How is AI test code generation different from traditional “AI for testing” tools?

Most AI testing tools analyze tests or help you run tests more efficiently. Early’s Repository Agent focuses on generating real, maintainable unit tests that live in your repo. It acts like a senior engineer who writes and validates tests continuously, so your team spends less time authoring or fixing brittle testing suites.

Can the agent generate high-quality tests if my codebase is complex?

The Repository Agent analyzes code structure, dependencies, and method behavior before generating tests. Quality isn’t assumed, it’s verified using both coverage and mutation scoring.

How does mutation testing improve test quality?

Code coverage only tells you whether code ran during tests, not whether the tests can detect logic errors. Mutation testing introduces small “mutant” changes to the code. If the test suite fails, it means the test is protective; if the test still passes, the test is weak. Using coverage + mutation score together is what ensures generated tests are actually capable of catching regressions.

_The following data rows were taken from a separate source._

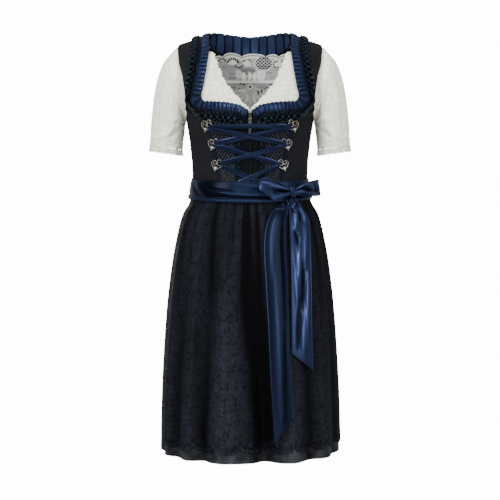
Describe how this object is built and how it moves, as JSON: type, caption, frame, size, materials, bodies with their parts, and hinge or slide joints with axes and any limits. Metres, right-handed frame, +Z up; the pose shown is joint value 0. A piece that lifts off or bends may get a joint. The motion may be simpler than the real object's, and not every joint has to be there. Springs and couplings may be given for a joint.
{
  "type": "dirndl with apron and lace blouse",
  "caption": "Laced dirndl bodice with a gathered knee-length skirt, a scalloped lace apron tied in a satin bow, and a short-sleeved lace blouse, filled out as worn.",
  "frame": {"origin": "between the shoulders at the height of the strap tops, where the wearer holds the set up", "axes": "+Z up; the front faces -Y; +X is the side of the bow"},
  "size_m": [0.479, 0.3999, 0.998],
  "materials": {
    "bodice": "black woven cotton",
    "brocade": "black jacquard with small woven rings",
    "blouse": "off-white lace over cotton",
    "lace": "off-white lace with scalloped edges",
    "satin": "navy satin",
    "ruche": "dark teal pleated ribbon",
    "skirt": "black jacquard with woven dots",
    "apron": "dark navy lace with scalloped hem",
    "metal": "antique silver"
  },
  "bodies": {
    "garment": {"centre_front_left": "brocade", "centre_front_right": "brocade", "side_front_left": "bodice", "side_front_right": "bodice", "side_back_left": "bodice", "side_back_right": "bodice", "centre_back": "bodice", "blouse_front_left": "blouse", "blouse_front_right": "blouse", "blouse_back_left": "blouse", "blouse_back_right": "blouse", "blouse_lace_back": "lace", "sleeve_left": "blouse", "sleeve_right": "blouse", "cuff_lace_left": "lace", "cuff_lace_right": "lace", "neck_pleats_left": "satin", "neck_pleats_right": "satin", "neck_pleats_back": "satin", "neck_piping_left": "satin", "neck_piping_right": "satin", "neck_piping_back": "satin", "neck_ruche_left": "ruche", "neck_ruche_right": "ruche", "neck_ruche_back": "ruche", "centre_ruche_left": "ruche", "centre_ruche_right": "ruche", "princess_piping_left": "satin", "princess_piping_right": "satin", "hook_left_1": "metal", "hook_left_2": "metal", "hook_left_3": "metal", "hook_right_1": "metal", "hook_right_2": "metal", "hook_right_3": "metal", "lacing_top": "satin", "lacing_one_down": "satin", "lacing_one_up": "satin", "lacing_two_down": "satin", "lacing_two_up": "satin", "lacing_end_left": "satin", "lacing_end_right": "satin", "zip_chain": "metal", "zip_slider": "metal", "skirt_front": "skirt", "skirt_back": "skirt", "apron": "apron", "sash": "satin", "bow_loop_left": "satin", "bow_loop_right": "satin", "bow_knot": "satin", "bow_tail_long": "satin", "bow_tail_short": "satin"},
    "pull_tab": {"zip_pull_tab": "metal"}
  },
  "joints": [
    {"name": "pull_tab_swing", "type": "hinge", "parent": "garment", "child": "pull_tab", "pos_m": [0, -0.1345, -0.1945], "axis": [-1, 0, 0], "range_deg": [0, 160]}
  ]
}
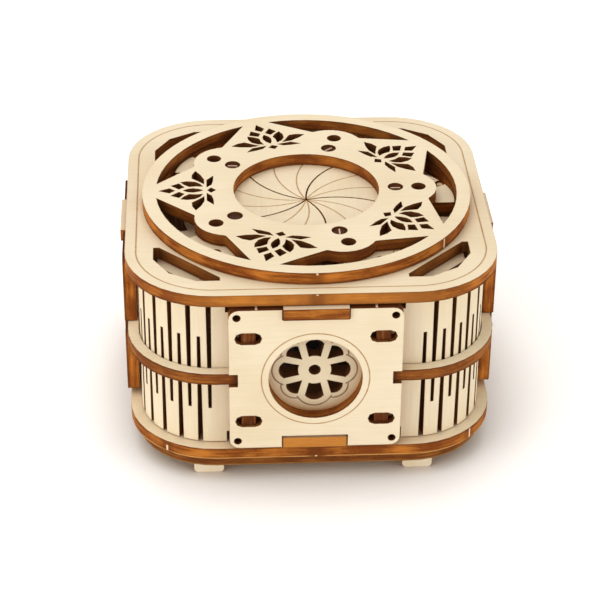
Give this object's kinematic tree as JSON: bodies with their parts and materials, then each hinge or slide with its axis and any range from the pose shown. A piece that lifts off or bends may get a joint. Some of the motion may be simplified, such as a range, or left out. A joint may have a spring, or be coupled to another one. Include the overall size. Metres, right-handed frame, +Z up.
{
  "type": "wooden puzzle music box",
  "caption": "Plywood puzzle music box with slotted sides, bent slit corners, a hand-cranked drum movement and a turning star plate that opens an iris over a small well.",
  "frame": {"origin": "on the surface that the feet stand on, under the middle of the whole depth with the crank", "axes": "+Z up, the front panel faces -Y and the crank comes out of the rear panel towards +Y"},
  "size_m": [0.1136, 0.1282, 0.0695],
  "materials": {
    "plywood": "bare birch plywood with laser-browned edges",
    "dowel": "bare turned wood",
    "steel": "satin",
    "brass": "satin"
  },
  "bodies": {
    "case": {"foot_front_left": "plywood", "foot_front_right": "plywood", "foot_rear_left": "plywood", "foot_rear_right": "plywood", "base_lower": "plywood", "base_upper": "plywood", "inner_floor": "plywood", "lower_shelf": "plywood", "upper_shelf": "plywood", "well_ring": "plywood", "top_frame": "plywood", "lid": "plywood", "panel_front": "plywood", "panel_right": "plywood", "panel_rear": "plywood", "panel_left": "plywood", "rosette_front": "plywood", "rosette_right": "plywood", "rosette_rear": "plywood", "rosette_left": "plywood", "corner_wall_front_left": "plywood", "corner_wall_front_right": "plywood", "corner_wall_rear_right": "plywood", "corner_wall_rear_left": "plywood", "corner_band_front_left": "plywood", "corner_band_front_right": "plywood", "corner_band_rear_right": "plywood", "corner_band_rear_left": "plywood", "drive_pin_1": "dowel", "drive_pin_2": "dowel", "drive_pin_3": "dowel", "drive_pin_4": "dowel", "drive_pin_5": "dowel", "movement_frame": "steel", "comb": "steel", "comb_screw_1": "steel", "comb_screw_2": "steel"},
    "star": {"star_plate": "plywood", "centring_ring": "plywood", "pivot_pin_1": "dowel", "pivot_pin_2": "dowel", "pivot_pin_3": "dowel", "pivot_pin_4": "dowel", "pivot_pin_5": "dowel"},
    "blade_1": {"iris_blade_1": "plywood"},
    "blade_2": {"iris_blade_2": "plywood"},
    "blade_3": {"iris_blade_3": "plywood"},
    "blade_4": {"iris_blade_4": "plywood"},
    "blade_5": {"iris_blade_5": "plywood"},
    "crank": {"worm_shaft": "steel", "crank_arm": "plywood", "knob_pin": "dowel"},
    "drum": {"music_drum": "brass", "drum_wheel": "brass"},
    "knob": {"crank_knob": "dowel"}
  },
  "joints": [
    {"name": "star_turn", "type": "hinge", "parent": "case", "child": "star", "pos_m": [0, -0.00735, 0.0658], "axis": [0, 0, 1], "range_deg": [0, 18]},
    {"name": "blade_1_swing", "type": "hinge", "parent": "star", "child": "blade_1", "pos_m": [0.0274, -0.00735, 0.0618], "axis": [0, 0, -1], "range_deg": [0, 50]},
    {"name": "blade_2_swing", "type": "hinge", "parent": "star", "child": "blade_2", "pos_m": [0.00847, 0.01871, 0.0618], "axis": [0, 0, -1], "range_deg": [0, 50]},
    {"name": "blade_3_swing", "type": "hinge", "parent": "star", "child": "blade_3", "pos_m": [-0.02217, 0.00876, 0.0618], "axis": [0, 0, -1], "range_deg": [0, 50]},
    {"name": "blade_4_swing", "type": "hinge", "parent": "star", "child": "blade_4", "pos_m": [-0.02217, -0.02346, 0.0618], "axis": [0, 0, -1], "range_deg": [0, 50]},
    {"name": "blade_5_swing", "type": "hinge", "parent": "star", "child": "blade_5", "pos_m": [0.00847, -0.03341, 0.0618], "axis": [0, 0, -1], "range_deg": [0, 50]},
    {"name": "crank_turn", "type": "hinge", "parent": "case", "child": "crank", "pos_m": [0, -0.00735, 0.0369], "axis": [0, 1, 0], "continuous": true},
    {"name": "drum_turn", "type": "hinge", "parent": "case", "child": "drum", "pos_m": [0, -0.00735, 0.0292], "axis": [1, 0, 0], "continuous": true},
    {"name": "knob_spin", "type": "hinge", "parent": "crank", "child": "knob", "pos_m": [0, 0.05415, 0.0229], "axis": [0, 1, 0], "continuous": true}
  ],
  "couplings": [
    {"joint": "blade_1_swing", "follows": "star_turn", "ratio": 2.7777},
    {"joint": "blade_2_swing", "follows": "star_turn", "ratio": 2.7777},
    {"joint": "blade_3_swing", "follows": "star_turn", "ratio": 2.7777},
    {"joint": "blade_4_swing", "follows": "star_turn", "ratio": 2.7777},
    {"joint": "blade_5_swing", "follows": "star_turn", "ratio": 2.7777},
    {"joint": "drum_turn", "follows": "crank_turn", "ratio": 0.05}
  ]
}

How does the agent run inside CI?

The Repository Agent integrates directly into your CI pipeline. On each run (e.g., a pull request, merge, or scheduled nightly build), it analyzes the repo, generates or updates tests, executes them, and verifies their validity. If tests need fixing, it auto-patches them.

Can the Repository Agent scale to very large codebases or multiple repos?

The agent can continuously generate and maintain tests across large repositories, multi-package monorepos, and services. It prioritizes uncovered or high-impact areas first, rather than trying to brute-force everything at once.